# High Rise



## char1es (Aug 22, 2009)

Finally finished my first composed guitar piece, PC inspired!

It's a melodic instrumental. Listen here...

High Rise MP3

3m29s

Feedback? Constructive crit?


----------



## char1es (Aug 22, 2009)

How did you enjoy it, if you don't mind me asking, Selene?


----------



## Blueguardian (Aug 22, 2009)

Well I am on dial up internet so the loading will take a bit, first 2 seconds sounds good ^^ I'll get back to you after I hear all or Most of it. None the less... composing a piece of music is impressive, at least to me. I was never able to do it myself. Unless it was obnoxious pot banging banter done in the heat of the moment :laughing:.

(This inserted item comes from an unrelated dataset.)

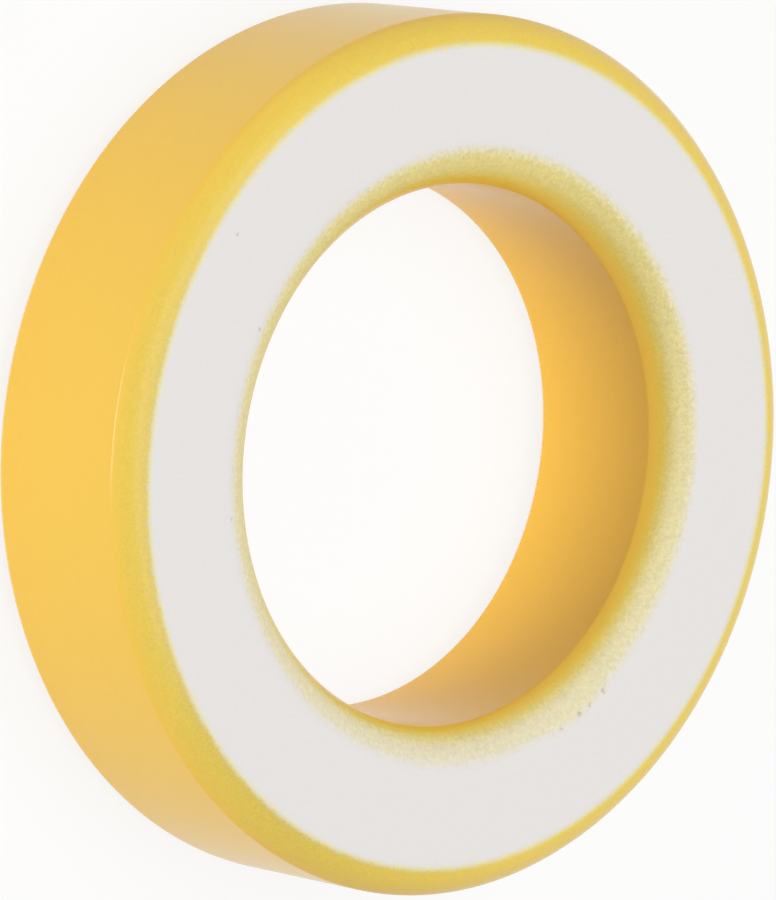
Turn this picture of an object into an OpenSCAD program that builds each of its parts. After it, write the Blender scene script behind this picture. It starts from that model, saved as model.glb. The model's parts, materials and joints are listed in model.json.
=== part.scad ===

Well I got to hear about 90% of it and I liked it. But I have to go to bed now ~.~ its 1:30am and I got class tomorrow.


----------



## Selene (Aug 2, 2009)

[groggily] Oh...oops. roud:

I really liked the texture. And it sounded better the 2nd time I listened to it, sort of grew on me. Reminded me of GY!BE...which is a very good thing. Thanks for sharing. ^_^






Any criticisms I could make of it apply even more so to my own music, so I don't really have any.


----------